Strong Mobility in Weakly Disordered Systems

We study transport of interacting particles in weakly disordered media. Our one-dimensional system includes (i) disorder, the hopping rate governing the movement of a particle between two neighboring lattice sites is inhomogeneous, and (ii) hard core interaction, the maximum occupancy at each site is one particle. We find that over a substantial regime, the root-mean-square displacement of a particle $\sigma$ grows superdiffusively with time $t$, $\sigma \sim (ϵt{)}^{2/3}$, where $ϵ$ is the disorder strength. Without disorder the particle displacement is subdiffusive, $\sigma \sim t^{1/4}$, and therefore disorder strongly enhances particle mobility. We explain this effect using scaling arguments, and verify the theoretical predictions through numerical simulations. Also, the simulations show that regardless of disorder strength, disorder leads to stronger mobility over an intermediate time regime.

Figure 1

Illustration of the disordered interacting particle system. The arrows indicate the bias at each site, the circles indicate vacant sites, and the bullets indicate occupied sites.

Figure 2

The three regimes of behavior (5). The displacement $\sigma$ is plotted versus time $t$ using a double logarithmic scale.

Figure 3

The early and intermediate behaviors for weak disorder, $ϵ={10}^{-2}$ (bullets), and no disorder, $ϵ=0$ (squares).
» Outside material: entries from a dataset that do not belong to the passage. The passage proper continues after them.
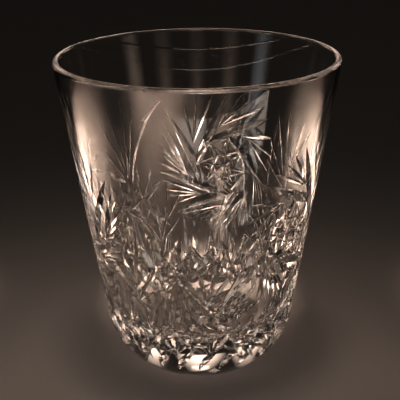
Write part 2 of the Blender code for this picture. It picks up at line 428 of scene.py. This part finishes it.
def vane_strokes():
    """The fans in the crotches: between the tip of each vane and the tip of the vane before it."""
    cuts = []
    for k in range(VANES):
        start_angle, start_radius = VANE_STARTS[k]
        tip_angle, reach = VANE_TIPS[k]
        before_angle, before_reach = VANE_TIPS[k - 1]
        gap = (before_angle - tip_angle) % 360
        crotch = polar(CROTCH_REACH * start_radius * MM, math.radians(start_angle - CROTCH_LAG))
        for j in range(FAN_STROKES[k]):
            share = (j + 1) / (FAN_STROKES[k] + 1)
            angle = tip_angle + gap * share
            radius = reach + (before_reach - reach) * share
            tip = polar(radius * STROKE_REACH * MM, math.radians(angle))
            cuts.append(Groove(crotch, tip, STROKE_DEPTH, peak=FAN_PEAK))
    return cuts


def star_lines():
    """An eight-pointed star: four diameters and the eight chords that join every third point."""
    cuts = []
    for k in range(VANES):
        angle = math.radians(VANE_STARTS[0][0]) + k * math.tau / VANES
        start = polar(STAR_LINE_REACH, angle)
        third = polar(STAR_LINE_REACH, angle + 3 * math.tau / VANES)
        cuts.append(Groove(start, third, STAR_LINE_DEPTH, entry=0.3, leave=0.3, peak=0.5))
        if k < VANES // 2:
            across = polar(STAR_LINE_REACH, angle + math.pi)
            cuts.append(Groove(start, across, STAR_DIAMETER_DEPTH, entry=0.3, leave=0.3, peak=0.5))
    return cuts


def fan(crotch, tips, depth, bend=0.0):
    return [Groove(crotch, tip, depth, bend, peak=FAN_PEAK) for tip in tips]


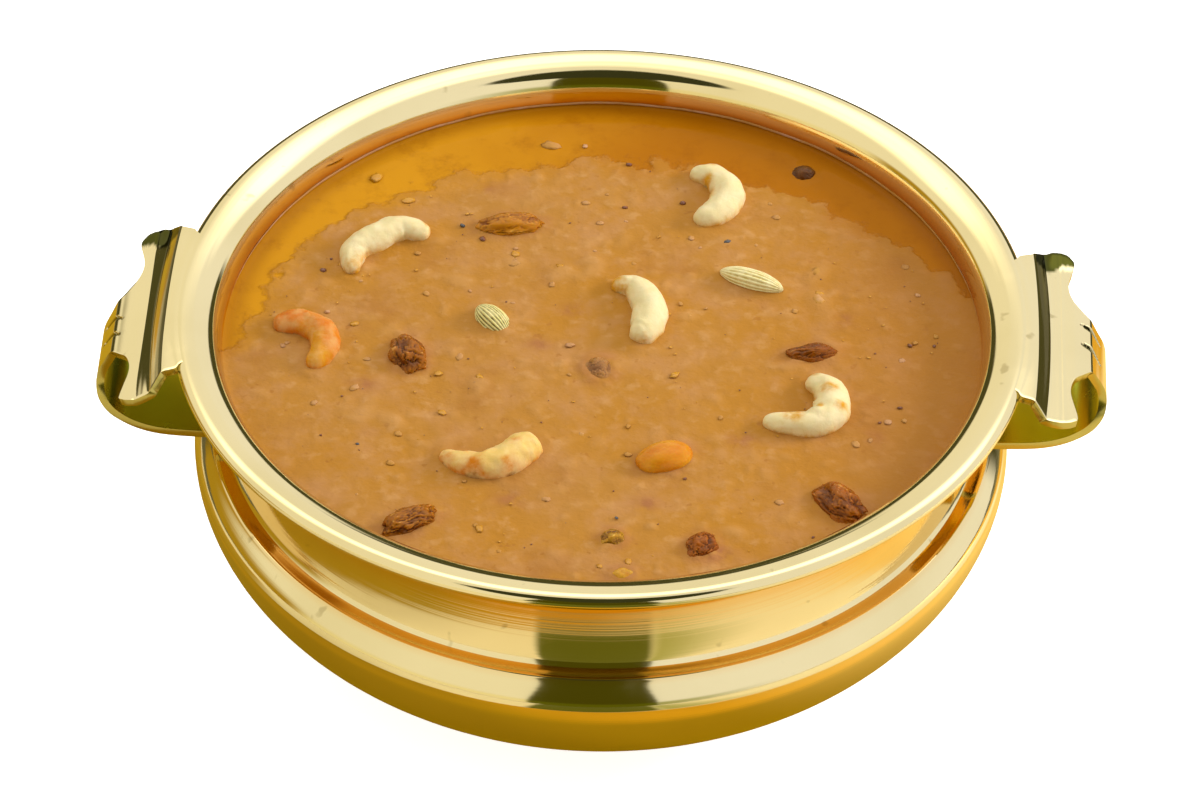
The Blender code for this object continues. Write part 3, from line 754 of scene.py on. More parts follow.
def shape_back(spot, along):
    """Curl up the ear at the back and narrow the back of the roll-over."""
    narrow = min(max((abs(spot.x) - NARROWS_FROM) / NARROWS_OVER, 0.0), 1.0)
    y = spot.y * (1.0 - BACK_NARROWS * narrow * narrow * (3.0 - 2.0 * narrow))
    if along * (len(STRAP_ROWS) - 1) > STRAP_TURN_ROW:
        return Vector((spot.x, y, spot.z))
    rise = np.interp(max(y - CURL_START, 0.0), (0.0, CURL_RUN), (0.0, CURL_RISE))
    return Vector((spot.x, y, spot.z + np.interp(abs(spot.x), CURL_REACH, (0.0, 1.0)) * rise))


def ear_share(point):
    """How much painted dark reflection a point of the strap takes, from 0 on the flat to 1 on the ear at the
    back.
    """
    reach = abs(point.x)
    past = point.y - np.interp(reach, EAR_REACHES, EAR_STARTS)
    return min(max(past / EAR_SOFT, 0.0), 1.0) * (reach > EAR_REACHES[0])


def leaf_dent(point, cuts):
    """How deep the leaf-shaped cuts go at a point of the strap, from 0 to 1."""
    deepest = 0.0
    for reach, across, length, width, turn in cuts:
        away = Vector((abs(point.x) / MM - reach, point.y / MM - across))
        away.rotate(Matrix.Rotation(-math.radians(turn), 2))
        along = away.x / (length / 2.0)
        if abs(along) < 1.0:
            half = width / 2.0 * (1.0 - along * along)
            deepest = max(deepest, 1.0 - abs(away.y) / half) if abs(away.y) < half else deepest
    return deepest


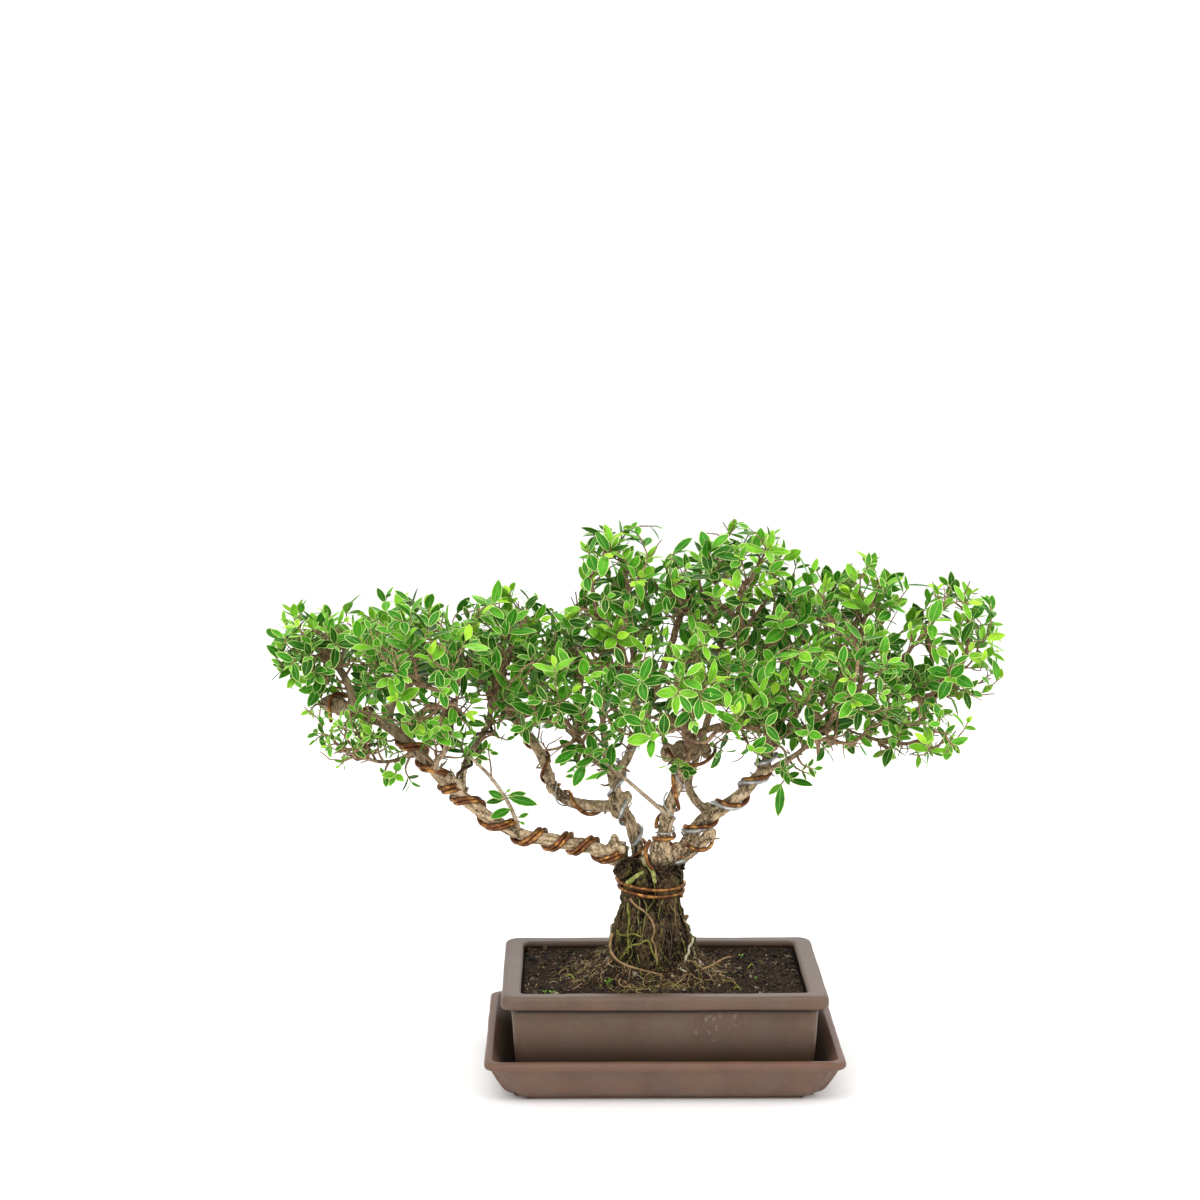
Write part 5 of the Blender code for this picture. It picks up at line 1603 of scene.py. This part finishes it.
class Network:
    """Twigs that branch from one stem: points, each with its parent, and the tips."""

    def __init__(self, start, lead, radius):
        self.points, self.parents, self.trail, self.leads, self.open = [], [], [], [], []
        self.tips = []
        self.root_radius = radius
        self.add(np.array(start, float), -1, 0.0, np.array(lead, float), True)

    def add(self, *values):
        """A point with its parent, its way from the stem, its direction and whether it may fork."""
        columns = (self.points, self.parents, self.trail, self.leads, self.open)
        for column, value in zip(columns, values):
            column.append(value)

    def extend(self, index, target, rng, leafy=True, wobble=0.09):
        """A slightly crooked twig from a point of the network to a target."""
        start = self.points[index]
        away = target - start
        distance = norm(away)
        count = max(2, round(distance / TWIG_STEP))
        lead = self.leads[index]
        knee = start + lead * distance * 0.28 + away * 0.22 + np.array((0, 0, -0.05)) * distance
        side = rng.normal(0, 1, 3) * distance * wobble
        parent = index
        for i in range(1, count + 1):
            t = i / count
            point = start * (1 - t) ** 2 + knee * 2 * t * (1 - t) + target * t ** 2
            point = point + side * sin(pi * t) + rng.normal(0, 0.35, 3) * (t < 1)
            step = point - self.points[parent]
            length = norm(step)
            self.add(point, parent, self.trail[parent] + length, step / max(length, 1e-6), t < 0.72)
            parent = len(self.points) - 1
        if leafy:
            self.tips.append(parent)
        return parent

    def reach(self, target):
        """The point of the network that costs least to grow on from to a target."""
        points = np.array(self.points)
        gaps = norm(points - target, axis=1)
        cost = gaps + 0.4 * np.array(self.trail)
        cost[~np.array(self.open)] = 1e9
        return int(np.argmin(cost)), gaps

    def radii(self):
        """Thickness of every point, so that a twig is as strong as the twigs it carries."""
        total = np.zeros(len(self.points))
        for i in range(len(self.points) - 1, -1, -1):
            if total[i] == 0:
                total[i] = TIP_RADIUS ** TWIG_POWER
            if self.parents[i] >= 0:
                total[self.parents[i]] += total[i]
        radii = total ** (1 / TWIG_POWER)
        blend = unit(1 - np.array(self.trail) / 26.0)
        radii = np.minimum(radii, self.root_radius)
        return radii + (self.root_radius - radii) * blend

    def chains(self):
        """Runs of points from each fork to a tip, the thickest carrying straight on."""
        radii = self.radii()
        children = [[] for _ in self.points]
        for i, parent in enumerate(self.parents):
            if parent >= 0:
                children[parent].append(i)
        starts = [0]
        while starts:
            i = starts.pop()
            run = [i] if self.parents[i] < 0 else [self.parents[i], i]
            widths = [radii[i]] * len(run)
            while children[i]:
                heavy = max(children[i], key=lambda c: radii[c])
                starts += [c for c in children[i] if c != heavy]
                run.append(heavy)
                widths.append(radii[heavy])
                i = heavy
            widths[-1] *= 0.8
            yield [self.points[k] for k in run], widths


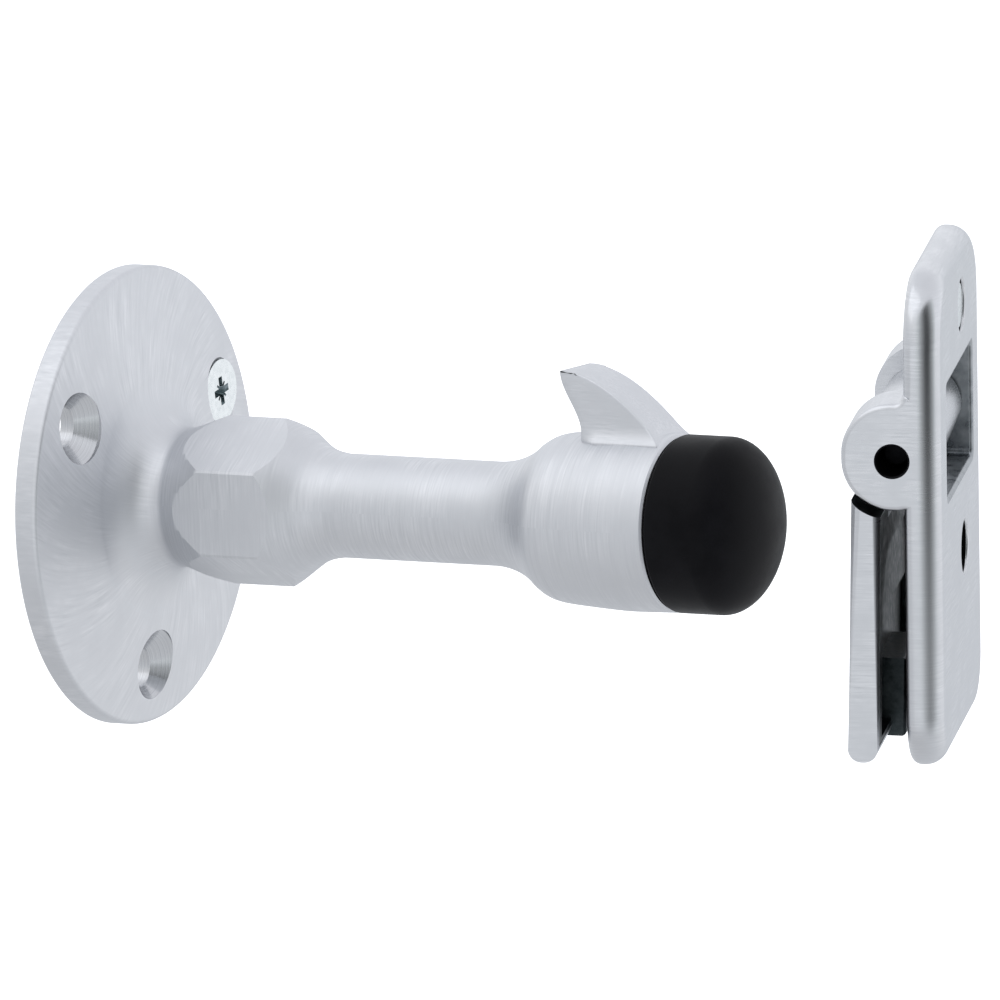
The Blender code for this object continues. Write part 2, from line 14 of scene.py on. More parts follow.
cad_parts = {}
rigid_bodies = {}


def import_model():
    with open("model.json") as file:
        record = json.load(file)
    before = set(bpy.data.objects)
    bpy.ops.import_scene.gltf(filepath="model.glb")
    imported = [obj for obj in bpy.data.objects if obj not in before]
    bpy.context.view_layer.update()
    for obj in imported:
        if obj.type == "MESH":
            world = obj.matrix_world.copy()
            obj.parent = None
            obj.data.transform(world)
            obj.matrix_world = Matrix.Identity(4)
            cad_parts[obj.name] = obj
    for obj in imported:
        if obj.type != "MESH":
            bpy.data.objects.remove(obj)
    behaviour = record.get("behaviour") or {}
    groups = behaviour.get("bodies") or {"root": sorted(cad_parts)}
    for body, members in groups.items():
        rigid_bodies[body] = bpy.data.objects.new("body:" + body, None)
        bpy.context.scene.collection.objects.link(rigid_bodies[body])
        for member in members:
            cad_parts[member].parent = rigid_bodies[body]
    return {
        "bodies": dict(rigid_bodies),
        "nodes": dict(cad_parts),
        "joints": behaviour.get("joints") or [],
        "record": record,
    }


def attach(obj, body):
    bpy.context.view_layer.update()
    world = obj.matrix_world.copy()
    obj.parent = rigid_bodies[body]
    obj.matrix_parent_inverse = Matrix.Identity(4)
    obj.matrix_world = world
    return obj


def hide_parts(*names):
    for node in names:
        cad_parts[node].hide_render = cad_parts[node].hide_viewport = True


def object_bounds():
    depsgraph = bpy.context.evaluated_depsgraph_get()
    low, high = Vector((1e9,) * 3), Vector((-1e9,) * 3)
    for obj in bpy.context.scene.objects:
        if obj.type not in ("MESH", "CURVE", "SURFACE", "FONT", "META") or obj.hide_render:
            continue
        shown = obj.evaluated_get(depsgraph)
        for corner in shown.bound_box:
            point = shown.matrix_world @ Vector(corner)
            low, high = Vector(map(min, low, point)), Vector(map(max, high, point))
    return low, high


# GAP is the clearance between pieces and the ease of small edges, and MARGIN is how far a cutter
# passes the face that it cuts. The hook's edges are rounded above the first angle, and a piece is
# shaded with a crease above the second.
MM = 0.001
WELD = 0.0005 * MM
GAP = 0.3 * MM
MARGIN = 1.0 * MM
FINE_SIDES = 192
ROUND_SIDES = 64
ROUNDED_ABOVE = math.radians(40.0)
SHARP_ABOVE = math.radians(28.0)

# Wall flange and its holes. The neck's fillet is an ellipse: NECK_FILLET along the stop and
# NECK_SPREAD outwards.
FLANGE_RADIUS = 31.75 * MM
FLANGE_RIM = 3.45 * MM
FLANGE_EDGE_ROUND = 0.7 * MM
FLANGE_CROWN = 5.44 * MM
NECK_FILLET = 5.36 * MM
NECK_SPREAD = 7.5 * MM
NECK_RADIUS = 9.6 * MM
NECK_START = FLANGE_CROWN + NECK_FILLET
HOLE_CIRCLE_RADIUS = 24.0 * MM
HOLE_ANGLES = (150.0, 30.0, -90.0)
SCREWED_HOLE_ANGLE = 30.0
HOLE_RADIUS = 2.9 * MM
SINK_RADIUS = 5.25 * MM
SINK_TOP = 4.75 * MM
SINK_HALF_ANGLE = math.radians(41.0)

# Collar, shank and head. The curves are (distance from the wall, radius) points.
COLLAR_RADIUS = 11.8 * MM
COLLAR_START = 17.1 * MM
COLLAR_END = 26.1 * MM
HEX_APOTHEM = 10.32 * MM
HEX_START = 10.9 * MM
HEX_FINISH = 31.5 * MM
HEX_CORNER_ANGLE = 93.9
SHANK_RADIUS = 7.2 * MM
SHANK_START = 35.0 * MM
SHANK_RING_SPACING = 4.0 * MM
FLARE_START = 58.5 * MM
FLARE_RADIUS = 12.7 * MM
FLARE_SWEEP = 42.0
HEAD_RADIUS = 12.4 * MM
HEAD_FACE = 87.1 * MM
NECK_TO_COLLAR = (
    (NECK_START, NECK_RADIUS),
    (13.1 * MM, 10.3 * MM),
    (COLLAR_START, COLLAR_RADIUS),
)
COLLAR_TO_SHANK = (
    (COLLAR_END, COLLAR_RADIUS),
    (27.4 * MM, 10.9 * MM),
    (29.1 * MM, 9.65 * MM),
    (31.1 * MM, 8.3 * MM),
    (33.0 * MM, 7.55 * MM),
    (SHANK_START, SHANK_RADIUS),
)
FLARE_TO_HEAD = (
    (68.2 * MM, 11.2 * MM),
    (69.6 * MM, 11.65 * MM),
    (72.0 * MM, 11.95 * MM),
    (79.0 * MM, HEAD_RADIUS),
    (83.0 * MM, HEAD_RADIUS),
)

# Rubber bumper.
BUMPER_RADIUS = 12.3 * MM
BUMPER_SIDE_END = 94.0 * MM
BUMPER_TIP = 100.8 * MM
BUMPER_BACK_ROUND = 0.45 * MM
STEM_RADIUS = 6.0 * MM
STEM_LENGTH = 10.0 * MM

# Hook.
HOOK_WIDTH = 9.0 * MM
HOOK_TOP = 20.9 * MM
HOOK_TIP_BACK = 70.8 * MM
HOOK_TIP_FRONT = 71.3 * MM
HOOK_ROOT_BACK = 73.96 * MM
HOOK_ROOT_HEIGHT = 12.5 * MM
HOOK_SIDE_FILLET = 3.5 * MM
HOOK_FLARE_LENGTH = 2.5 * MM
HOOK_EDGE_ROUND = 0.22 * MM
HOOK_SUNK_DEPTH = 4.5 * MM
HOOK_SUNK_WIDTH = 0.7
HOOK_SLICES = 44
RAMP_POWER = 1.75
RAMP_DROP_AT_10_MM = 4.75 * MM
RAMP_LENGTH = 15.0 * MM

# Screws. A recess is a cross: its reach from the middle, its half width and its turn in degrees.
SCREW_HEAD_RADIUS = 4.42 * MM
SCREW_CORE_RADIUS = 1.65 * MM
SCREW_THREAD_RADIUS = 2.3 * MM
SCREW_REACH = 25.0 * MM
SCREW_POINT = 5.0 * MM
SCREW_TIP_START = 0.05 * MM
SCREW_TIP_BLUNTNESS = 0.05
SCREW_TOP_RISE = 0.1 * MM
SCREW_TOP_EDGE = (0.03 * MM, 0.12 * MM)
THREAD_PITCH = 1.8 * MM
THREAD_STEPS = 12
THREAD_END = -4.0 * MM
THREAD_FADE = 3.0 * MM
RIDGE_HALF_WIDTH = 0.32
RIDGE_POWER = 1.3
RECESS_DEPTH = 1.7 * MM
RECESS_TAPER = ((0.5 * MM, 1.0), (0.0, 1.0), (-RECESS_DEPTH * 0.6, 0.72), (-RECESS_DEPTH, 0.4))
WALL_SCREW_RECESSES = ((2.0 * MM, 0.5 * MM, 12.0), (1.5 * MM, 0.18 * MM, 57.0))
PLATE_SCREW_RECESS = (2.2 * MM, 0.55 * MM, 0.0)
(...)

Shown is the displacement $\sigma$ versus time $t$ as well as a reference line with slope $2/3$. The inset shows that the scaled displacement $\sigma {ϵ}^{2/5}$ is a universal function of the scaled time $t{ϵ}^{8/5}$ using $ϵ=0.01$ (bullets) and $ϵ=0.003$ (squares).

Figure 4

The late time behavior for $ϵ={10}^{-1}$. Shown is the displacement $\sigma$ versus time $t$ for noninteracting particles (bullets) and for interacting particles (squares).

Figure 5

The displacement $\sigma$ versus time $t$ for interacting particles (main figure) and noninteracting particles (inset) without disorder ($ϵ=0$, squares) and with moderate disorder values of $ϵ=0.1$ (bullets), $ϵ=0.2$ (diamonds), $ϵ=0.3$ (up triangle), and $ϵ=0.4$ (down triangle).